Of course, the Patriots made their halftime adjustments like they always do, and Brady wasn’t sacked in the second half. Brady took advantage of the press-man coverage with back shoulder passes on the outside and swing passes out of the backfield. The Patriots hit on a few “rub” routes — the ones that weren’t called back for offensive pass interference — and capitalized on poor tackling on impressive touchdown runs by Dion Lewis and Julian Edelman. The Patriots also kept Rob Gronkowski in to block on a handful of passing plays to help slow down Hardy and the edge rushers.

“We didn’t back down, but we also didn’t make the plays we needed to win,” safety Barry Church said.


But the Cowboys definitely showed that the Patriots can be stopped.
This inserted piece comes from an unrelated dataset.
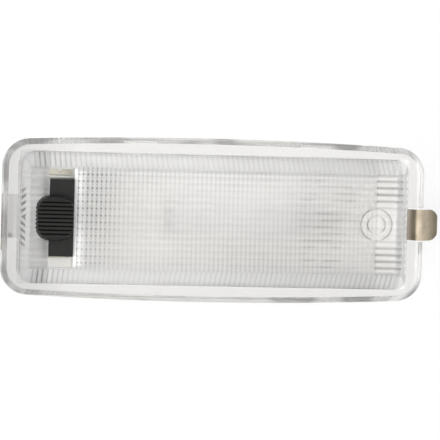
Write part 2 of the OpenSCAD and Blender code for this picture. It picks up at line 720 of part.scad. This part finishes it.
module brass() {
  color([0.8, 0.68, 0.4]) children();
}
module clip_rivet() {
  brass() translate([room_x1, 0, clip_rivet_z]) rotate([0, 90, 0]) rivet(0, 0, 0, tray_wall + clip_t);
}
module feed_rivet() {
  brass() rivet(bulb_x + leaf_dx + foot_rivet_dx, 0, -tray_depth + rivet_head_t + 0.2,
    floor_z + strip_t);
}
module lamp_rivet() {
  brass() rivet(bulb_x - leaf_dx - foot_rivet_dx, lamp_y, -tray_depth + rivet_head_t + 0.2,
    floor_z + strip_t);
}
module earth_rivet() {
  brass() rivet(side_rivet_x, -side_rivet_y, platform_z - platform_t, platform_z + strip_t);
}
module door_rivet() {
  brass() rivet(side_rivet_x, side_rivet_y, platform_z - platform_t, platform_z + strip_t);
}

lens();
reflector_tray();
switch_slider();
bridge_spring();
feed_strip();
lamp_strip();
earth_strip();
door_strip();
bulb_glass();
end_cap(-1);  // bulb_cap_left
end_cap(1);  // bulb_cap_right
bulb_filament();
retaining_clip();
clip_rivet();
feed_rivet();
lamp_rivet();
earth_rivet();
door_rivet();
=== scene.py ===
"""Looks of a car dome light: clear prismatic lens, white tray, black slide switch and a spring clip."""

import math

import bpy
from mathutils import Matrix, Vector

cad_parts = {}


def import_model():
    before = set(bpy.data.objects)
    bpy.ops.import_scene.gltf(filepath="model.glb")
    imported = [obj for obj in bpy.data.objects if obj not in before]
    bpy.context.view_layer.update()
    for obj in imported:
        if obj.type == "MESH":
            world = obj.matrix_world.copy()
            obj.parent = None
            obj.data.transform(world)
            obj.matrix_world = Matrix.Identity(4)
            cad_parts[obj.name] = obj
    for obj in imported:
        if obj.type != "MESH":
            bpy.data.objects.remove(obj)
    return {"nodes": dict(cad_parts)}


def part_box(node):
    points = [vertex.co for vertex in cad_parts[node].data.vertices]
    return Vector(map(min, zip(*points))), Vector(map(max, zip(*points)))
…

You need speedy pass rushers coming around the edge, a dominant nose tackle that can handle a triple team (Tyrone Crawford said he took on three offensive linemen for much of the game), athletic linebackers that can drop into coverage, a deep secondary that can roll six or seven deep, and a big defensive back who can hang with Gronkowski, as rookie Byron Jones did Sunday.

Jones, listed at 6 feet and 205 pounds, was the first defender to slow down Gronkowski this season, holding Gronk to a pedestrian four catches for 67 yards by using the Patriots’ favorite tactic — unpredictability.

“Just tried to use my hands, and tried to switch it up a little bit — play him on, play him off,” Jones said. “Just try to give him a different look every play.”

There aren’t many teams in the NFL that have all those elements on defense, plus a star quarterback who can put up points. Seattle is one (at least they were the last two seasons). The Cardinals and Packers are probably on that list. The Broncos might be. And the Cowboys might be, too, if they can stay afloat until Romo comes back.

The Patriots won’t have too many problems with their regular-season schedule. But the Cowboys showed Sunday that the Patriots aren’t entirely perfect on offense.